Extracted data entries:
⟨

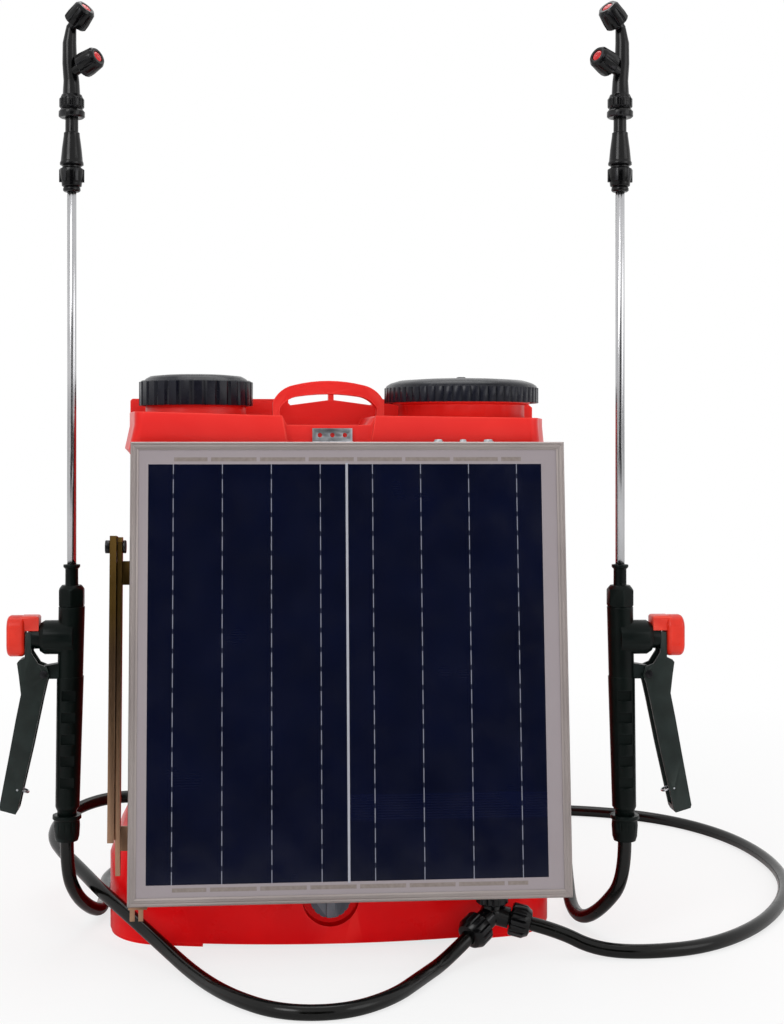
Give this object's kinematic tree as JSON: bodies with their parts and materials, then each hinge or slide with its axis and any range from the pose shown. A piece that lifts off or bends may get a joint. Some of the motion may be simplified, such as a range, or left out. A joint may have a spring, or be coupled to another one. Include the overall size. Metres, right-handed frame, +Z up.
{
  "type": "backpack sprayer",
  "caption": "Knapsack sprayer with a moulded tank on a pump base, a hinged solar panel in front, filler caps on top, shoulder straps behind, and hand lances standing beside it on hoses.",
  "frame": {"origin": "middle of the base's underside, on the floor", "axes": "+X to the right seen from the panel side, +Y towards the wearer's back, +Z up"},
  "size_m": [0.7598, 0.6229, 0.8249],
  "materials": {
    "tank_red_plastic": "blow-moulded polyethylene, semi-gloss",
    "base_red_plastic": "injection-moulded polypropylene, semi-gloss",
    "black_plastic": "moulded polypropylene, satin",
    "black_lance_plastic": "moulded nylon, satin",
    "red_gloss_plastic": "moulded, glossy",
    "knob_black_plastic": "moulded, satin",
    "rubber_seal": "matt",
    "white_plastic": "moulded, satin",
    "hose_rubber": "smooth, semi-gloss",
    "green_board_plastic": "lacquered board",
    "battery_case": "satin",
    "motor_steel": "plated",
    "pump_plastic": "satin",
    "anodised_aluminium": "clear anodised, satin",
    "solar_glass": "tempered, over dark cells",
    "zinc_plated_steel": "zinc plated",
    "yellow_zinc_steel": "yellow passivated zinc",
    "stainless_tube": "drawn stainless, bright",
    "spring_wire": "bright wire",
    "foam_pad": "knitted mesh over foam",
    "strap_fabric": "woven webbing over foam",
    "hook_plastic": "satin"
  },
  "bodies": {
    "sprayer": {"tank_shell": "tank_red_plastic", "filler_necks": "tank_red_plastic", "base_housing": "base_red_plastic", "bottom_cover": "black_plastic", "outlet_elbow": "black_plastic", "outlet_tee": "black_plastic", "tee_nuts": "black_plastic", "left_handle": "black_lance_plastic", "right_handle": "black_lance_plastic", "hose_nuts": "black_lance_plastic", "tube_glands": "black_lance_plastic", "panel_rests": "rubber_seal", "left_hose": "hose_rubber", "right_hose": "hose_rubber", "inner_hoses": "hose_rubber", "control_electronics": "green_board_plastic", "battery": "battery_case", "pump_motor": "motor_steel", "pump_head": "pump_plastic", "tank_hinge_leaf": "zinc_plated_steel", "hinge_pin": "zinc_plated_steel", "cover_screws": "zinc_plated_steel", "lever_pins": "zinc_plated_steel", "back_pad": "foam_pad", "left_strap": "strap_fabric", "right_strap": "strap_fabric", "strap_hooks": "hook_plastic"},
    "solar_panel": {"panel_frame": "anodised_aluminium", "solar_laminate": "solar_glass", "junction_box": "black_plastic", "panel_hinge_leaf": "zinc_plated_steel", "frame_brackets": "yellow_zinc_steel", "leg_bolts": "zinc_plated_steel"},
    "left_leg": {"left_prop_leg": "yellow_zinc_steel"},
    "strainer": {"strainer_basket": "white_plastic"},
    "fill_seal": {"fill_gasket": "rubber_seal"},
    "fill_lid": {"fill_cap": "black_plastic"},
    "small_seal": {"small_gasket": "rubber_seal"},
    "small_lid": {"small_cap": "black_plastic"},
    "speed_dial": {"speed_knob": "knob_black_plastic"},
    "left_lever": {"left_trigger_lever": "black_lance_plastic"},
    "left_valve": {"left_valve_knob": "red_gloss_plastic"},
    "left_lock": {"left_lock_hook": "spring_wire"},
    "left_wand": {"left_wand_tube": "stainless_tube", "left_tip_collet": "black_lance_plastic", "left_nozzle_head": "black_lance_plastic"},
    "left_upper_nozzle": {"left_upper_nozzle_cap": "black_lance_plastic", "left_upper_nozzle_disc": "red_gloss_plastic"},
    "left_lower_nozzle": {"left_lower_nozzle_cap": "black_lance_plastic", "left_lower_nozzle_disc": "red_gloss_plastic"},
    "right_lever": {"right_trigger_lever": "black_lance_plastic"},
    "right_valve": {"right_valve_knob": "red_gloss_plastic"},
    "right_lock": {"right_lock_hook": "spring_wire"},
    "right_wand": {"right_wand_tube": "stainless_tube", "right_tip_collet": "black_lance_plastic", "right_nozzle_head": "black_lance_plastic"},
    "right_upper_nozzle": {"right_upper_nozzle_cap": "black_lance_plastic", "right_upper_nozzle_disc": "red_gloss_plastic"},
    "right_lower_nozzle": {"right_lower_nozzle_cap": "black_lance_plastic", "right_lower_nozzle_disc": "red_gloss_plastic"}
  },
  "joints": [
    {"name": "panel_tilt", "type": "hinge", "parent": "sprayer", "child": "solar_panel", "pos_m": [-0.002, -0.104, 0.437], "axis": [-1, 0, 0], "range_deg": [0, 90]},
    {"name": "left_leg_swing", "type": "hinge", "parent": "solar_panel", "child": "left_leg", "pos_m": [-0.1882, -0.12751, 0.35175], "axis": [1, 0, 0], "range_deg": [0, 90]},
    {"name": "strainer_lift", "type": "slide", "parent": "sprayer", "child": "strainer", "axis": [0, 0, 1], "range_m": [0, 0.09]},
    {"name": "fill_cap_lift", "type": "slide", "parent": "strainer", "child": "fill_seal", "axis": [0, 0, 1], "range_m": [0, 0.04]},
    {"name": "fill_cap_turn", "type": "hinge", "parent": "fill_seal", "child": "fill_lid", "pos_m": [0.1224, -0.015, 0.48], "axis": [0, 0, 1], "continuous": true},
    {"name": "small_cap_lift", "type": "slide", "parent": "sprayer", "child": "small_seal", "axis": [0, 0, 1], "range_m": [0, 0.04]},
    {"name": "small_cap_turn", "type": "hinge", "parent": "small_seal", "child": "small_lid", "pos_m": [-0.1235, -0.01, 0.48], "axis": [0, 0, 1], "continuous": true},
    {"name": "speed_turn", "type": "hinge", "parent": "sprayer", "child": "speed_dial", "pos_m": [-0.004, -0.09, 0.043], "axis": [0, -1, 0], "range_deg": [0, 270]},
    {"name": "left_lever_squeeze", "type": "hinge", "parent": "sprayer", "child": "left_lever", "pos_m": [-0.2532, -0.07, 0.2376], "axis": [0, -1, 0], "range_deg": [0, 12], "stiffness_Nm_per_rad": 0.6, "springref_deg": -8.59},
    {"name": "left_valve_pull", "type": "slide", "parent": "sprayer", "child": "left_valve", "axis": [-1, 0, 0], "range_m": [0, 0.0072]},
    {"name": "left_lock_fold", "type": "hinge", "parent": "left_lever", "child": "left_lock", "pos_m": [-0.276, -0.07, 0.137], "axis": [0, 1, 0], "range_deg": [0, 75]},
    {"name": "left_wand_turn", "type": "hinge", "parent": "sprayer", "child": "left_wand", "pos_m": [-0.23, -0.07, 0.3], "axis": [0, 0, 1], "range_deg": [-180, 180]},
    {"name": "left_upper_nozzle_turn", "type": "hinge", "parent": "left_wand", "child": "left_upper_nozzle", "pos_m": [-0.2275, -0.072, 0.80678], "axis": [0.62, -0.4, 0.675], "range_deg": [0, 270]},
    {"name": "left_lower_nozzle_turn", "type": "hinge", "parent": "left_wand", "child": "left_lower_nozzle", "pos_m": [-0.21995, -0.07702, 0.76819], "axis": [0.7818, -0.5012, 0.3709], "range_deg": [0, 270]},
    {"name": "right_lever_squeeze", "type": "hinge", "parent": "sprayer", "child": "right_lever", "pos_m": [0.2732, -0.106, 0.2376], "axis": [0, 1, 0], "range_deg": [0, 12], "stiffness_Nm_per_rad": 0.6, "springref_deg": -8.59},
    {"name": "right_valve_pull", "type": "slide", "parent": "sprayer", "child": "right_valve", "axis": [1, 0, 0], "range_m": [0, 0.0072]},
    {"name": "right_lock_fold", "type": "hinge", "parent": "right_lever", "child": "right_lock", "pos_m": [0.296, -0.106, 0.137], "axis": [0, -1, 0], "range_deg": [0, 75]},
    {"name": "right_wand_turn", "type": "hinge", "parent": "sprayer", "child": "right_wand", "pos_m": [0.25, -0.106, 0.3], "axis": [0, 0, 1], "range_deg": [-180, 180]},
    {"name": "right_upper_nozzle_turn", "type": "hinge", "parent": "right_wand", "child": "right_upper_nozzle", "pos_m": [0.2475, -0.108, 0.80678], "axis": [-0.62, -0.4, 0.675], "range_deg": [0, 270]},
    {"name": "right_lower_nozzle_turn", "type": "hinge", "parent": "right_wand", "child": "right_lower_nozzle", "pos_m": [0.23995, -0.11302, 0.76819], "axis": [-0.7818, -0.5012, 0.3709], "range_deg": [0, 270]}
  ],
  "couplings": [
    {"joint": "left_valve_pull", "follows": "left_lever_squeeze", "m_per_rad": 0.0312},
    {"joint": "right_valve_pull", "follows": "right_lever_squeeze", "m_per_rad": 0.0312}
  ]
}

⟩
⟨

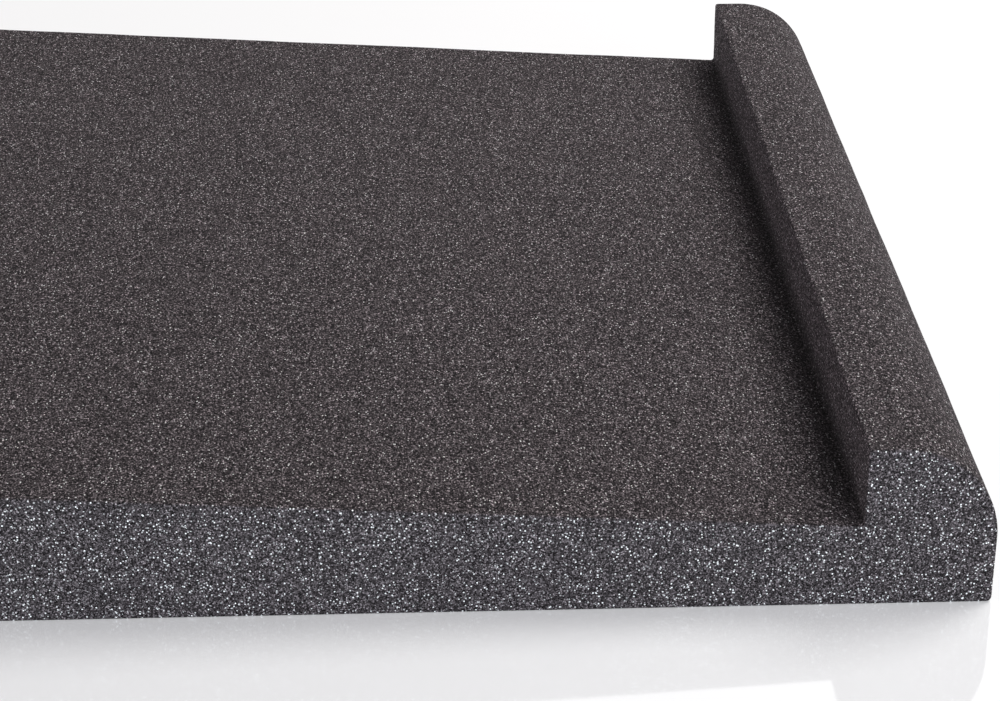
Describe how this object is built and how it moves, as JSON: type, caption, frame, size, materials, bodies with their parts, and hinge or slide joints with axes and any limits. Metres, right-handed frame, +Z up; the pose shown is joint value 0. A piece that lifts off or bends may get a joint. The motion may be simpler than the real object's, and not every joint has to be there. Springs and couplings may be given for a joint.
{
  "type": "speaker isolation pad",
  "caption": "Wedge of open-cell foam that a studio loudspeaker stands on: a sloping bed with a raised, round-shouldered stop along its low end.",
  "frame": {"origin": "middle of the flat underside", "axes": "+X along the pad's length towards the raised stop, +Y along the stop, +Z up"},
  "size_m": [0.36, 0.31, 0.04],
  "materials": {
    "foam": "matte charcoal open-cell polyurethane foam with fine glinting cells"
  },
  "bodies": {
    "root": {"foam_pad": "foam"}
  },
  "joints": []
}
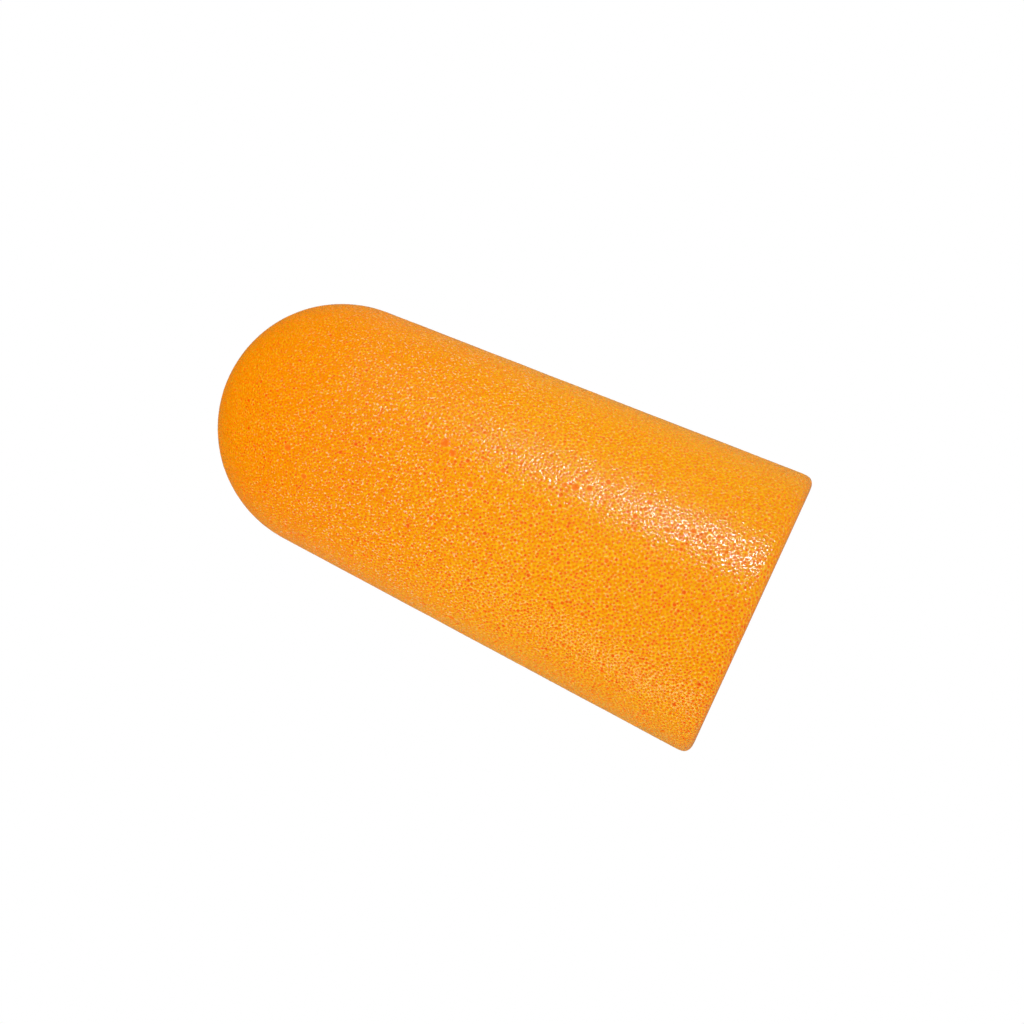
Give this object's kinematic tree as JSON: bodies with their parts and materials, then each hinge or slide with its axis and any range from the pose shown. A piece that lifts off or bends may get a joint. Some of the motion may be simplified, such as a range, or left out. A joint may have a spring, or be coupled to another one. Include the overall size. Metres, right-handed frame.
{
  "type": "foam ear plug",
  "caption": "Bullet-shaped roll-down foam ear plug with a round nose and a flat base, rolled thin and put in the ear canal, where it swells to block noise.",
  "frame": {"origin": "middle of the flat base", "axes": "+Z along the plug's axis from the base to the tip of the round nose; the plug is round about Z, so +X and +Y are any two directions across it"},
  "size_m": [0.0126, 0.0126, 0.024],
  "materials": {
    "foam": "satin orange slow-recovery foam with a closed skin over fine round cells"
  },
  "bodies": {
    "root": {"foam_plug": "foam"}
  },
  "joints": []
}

⟩

What the exercise asks:
Copy out each line of the data where the string "simplified" appears.

Expected answer:
Give this object's kinematic tree as JSON: bodies with their parts and materials, then each hinge or slide with its axis and any range from the pose shown. A piece that lifts off or bends may get a joint. Some of the motion may be simplified, such as a range, or left out. A joint may have a spring, or be coupled to another one. Include the overall size. Metres, right-handed frame, +Z up.
Give this object's kinematic tree as JSON: bodies with their parts and materials, then each hinge or slide with its axis and any range from the pose shown. A piece that lifts off or bends may get a joint. Some of the motion may be simplified, such as a range, or left out. A joint may have a spring, or be coupled to another one. Include the overall size. Metres, right-handed frame.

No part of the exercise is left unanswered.